In the hard-fought debate in the legislature, opponents raised numerous issues, including a concern that the bill would threaten Mothers Day and Fathers Day.  Opponents promise to seek a referendum on the bill and placed language in it attempting to assure that it would not become effective until after a referendum on it.

U.S. Officials Condemn Iran's Sentence of Pastor For Apostasy

CNN reports that the White House and the State Department have both condemned the death sentence that has been handed down by an Iranian court against Pastor Youcef Nadarkhani, an Iranian Christian charged with apostasy for leaving Islam. A statement (full text) issued by the White House press secretary yesterday reads in part:
The United States condemns in the strongest possible terms reports that Iranian authorities’ reaffirmed a death sentence for Iranian Pastor Youcef Nadarkhani for the sole reason of his refusal to recant his Christian faith.  This action is yet another shocking breach of Iran’s international obligations, its own constitution, and stated religious values.
In its release (full text), the State Department, calling for Nadarkhani's immediate release, said in part:
The United States is deeply concerned by reports that a provincial court has renewed the execution order for Iranian Pastor Youcef Nadarkhani.
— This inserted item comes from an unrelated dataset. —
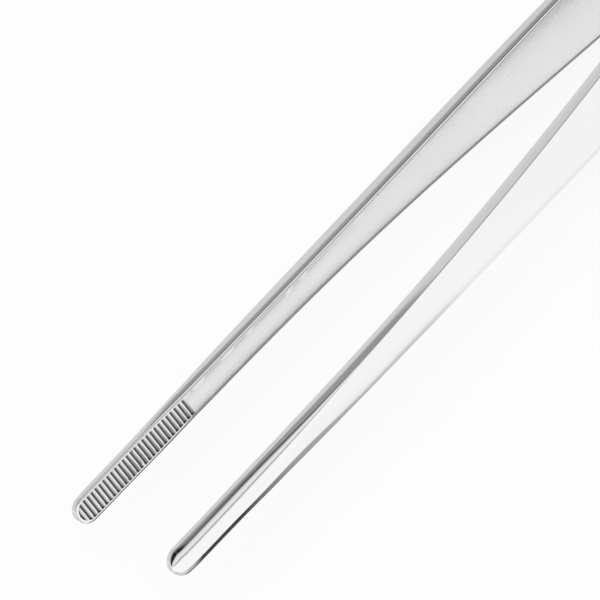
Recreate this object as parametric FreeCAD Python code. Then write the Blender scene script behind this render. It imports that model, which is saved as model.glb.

Mr. Nadarkhani is facing a death sentence on charges of apostasy and has refused to recant his Christian faith. Such government persecution for simply following one’s faith is common in Iran, where followers of many religious traditions face harsh treatment and severe violations of their religious freedom. We have also witnessed a dramatic increase in the arrest of adherents to the Baha’i Faith recently, as well as an increase in repression of freedom of expression in all forms.